State-of-the-art services offered by our hospital

Published 4:00 pm Tuesday, December 30, 2003

Latest in cardiac rehabilitation and diagnostic imaging available in Ilwaco

ILWACO – The Penin-sula not only has a beautiful new hospital building, but Ocean Beach Hospital has some wonderful new services to go with it, some of them unique to the entire Oregon and Washington coasts.

Cardiovascular technician and respiratory therapist Dan Burns came on board at the hospital in March and has established a state-of-the-art lab in a bright room behind the glass bricks at the front of the new building. His first patient came to the lab the first week of November.

“They’ve taken to it like a duck to water,” he said. His right hand is Kathy Murkowski, a nurse in the cardiac rehab department.

Burns, 51, is also pastor of a Quaker church in Wheeler, Ore., and has 30 years experience in the field. He’s responsible for cardiac rehabilitation, Holter monitoring, pulmonary function and treadmill testing and respiratory therapy.

“I wear five hats,” he said. The Holter monitor analyzes cardiac rates for abnormalities after a patient is on the monitor for a 24-hour period. The results then go to a physician who determines future treatment.

“My purpose is to provide a service to the community that didn’t exist here before,” Burns said. “OBH is the only place on Washington and Oregon coasts that has something like this.” He said cardiologists in Portland are excited about what he’s doing at OBH.

Burns’s future goals include bringing a sleep studies lab to OBH, also unique to the Oregon and Washington coasts.

“This is my vision,” he said. Hospital CEO Jim Robertson and the board “are very interested in bringing a sleep lab here.” The lab would treat people with sleep apnea, mainly concentrating on a person’s weight and helping them lose it.

Burns is enthusiastic about his facility at the hospital and of OBH in general.

“When I came here,” he said, “Jim and the board made a commitment and were supportive of what I wanted to do. I’ve never worked for better management. I kept waiting for the other shoe to fall because they were so good. I was shocked at the board’s graciousness and caring. They work together and are unified and moving forward. Nobody is in the dark. Their focus is doing things for the community. People have no clue about how great they have it here. It’s an unreal place.”

He praised OBH Director of Nursing Linda Kaino as “the best manager I’ve ever worked under.” And, he said Robertson is “awesome. He is personable and involved at all levels, interacting with the staff.”

In the hospital’s new X-ray lab, manager of Diagnostic Services Martha Goodwin and “the two Steves” – Steve Curtis, lead technician in the hospital’s imaging department, and radiology technician Steve Curry – have a number of new high-tech tools to work with.

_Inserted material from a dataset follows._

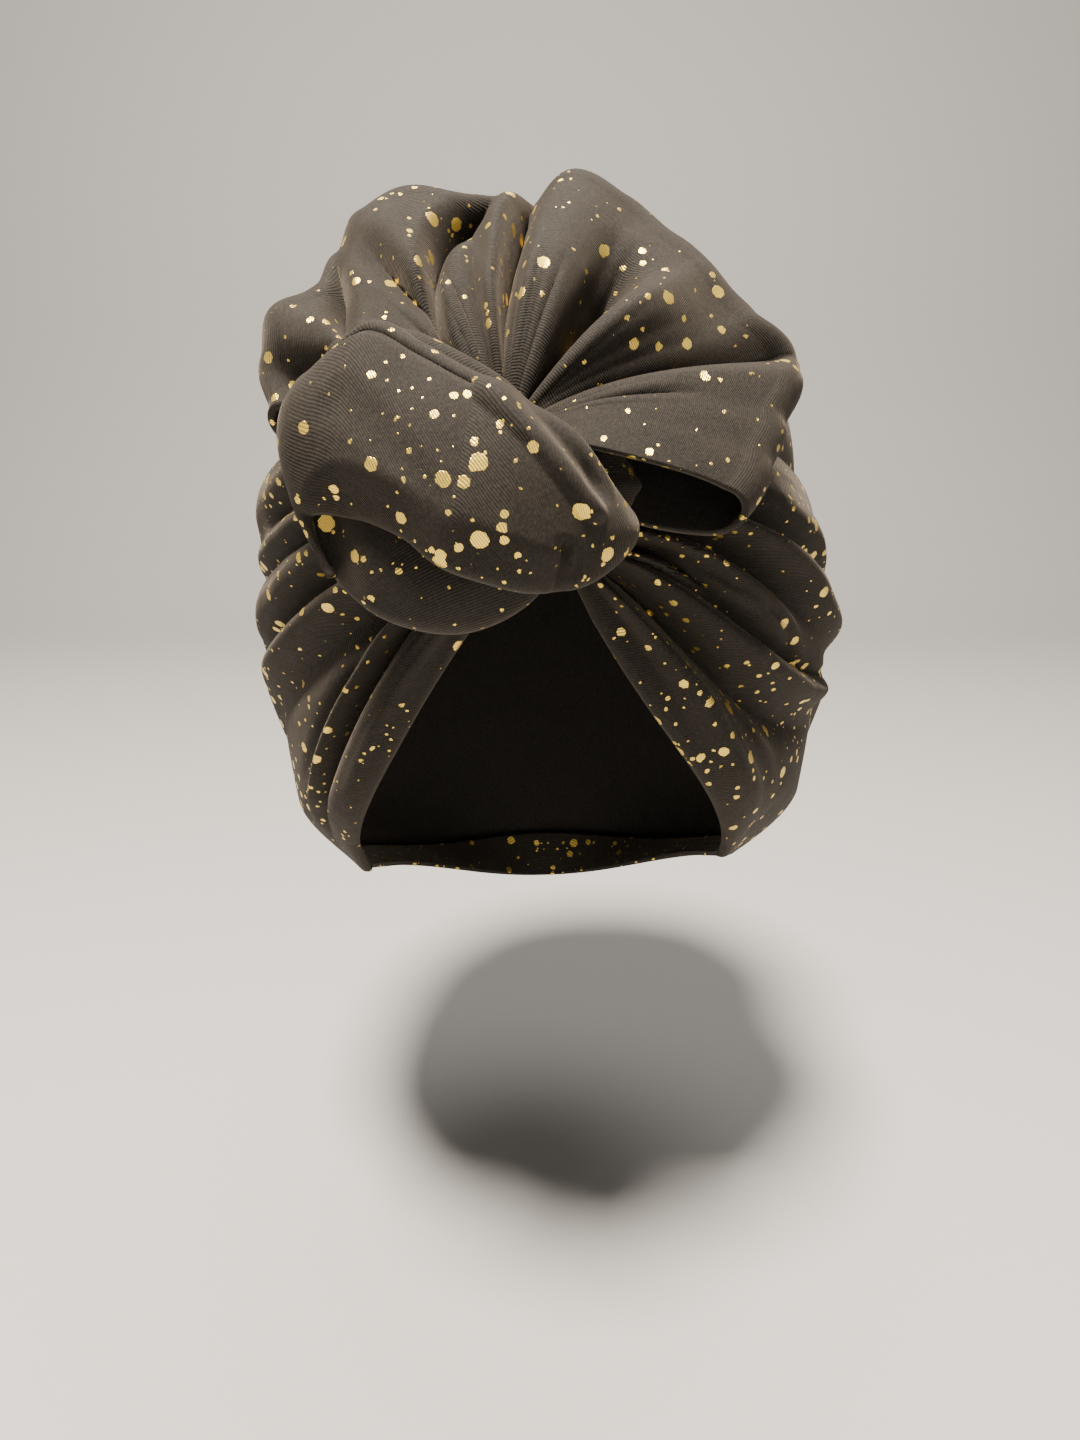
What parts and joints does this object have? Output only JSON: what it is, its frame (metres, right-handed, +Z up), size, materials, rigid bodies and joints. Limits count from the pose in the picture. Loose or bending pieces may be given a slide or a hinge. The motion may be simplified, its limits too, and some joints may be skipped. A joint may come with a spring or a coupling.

Goodwin said with the new tele-radiology tool, the hospital can send X-rays to a local physician that he can view at home.

X-ray film is a thing of the past and now uses much the same technology as a digital camera. Images can be manipulated, darkened or lightened, flipped or magnified at a work station.

Curtis, who has been at OBH for six years, handles the daily running of the department and does technical trouble-shooting. Curry does general X-rays and computerized tomography, formerly called CAT scans.

Also new at OBH is a mobile MRI unit that comes to the hospital every Tuesday, providing an advanced medical imaging technique for diagnosis of diseases of the brain, spine, skeleton, chest, abdomen, pelvis and blood vessels.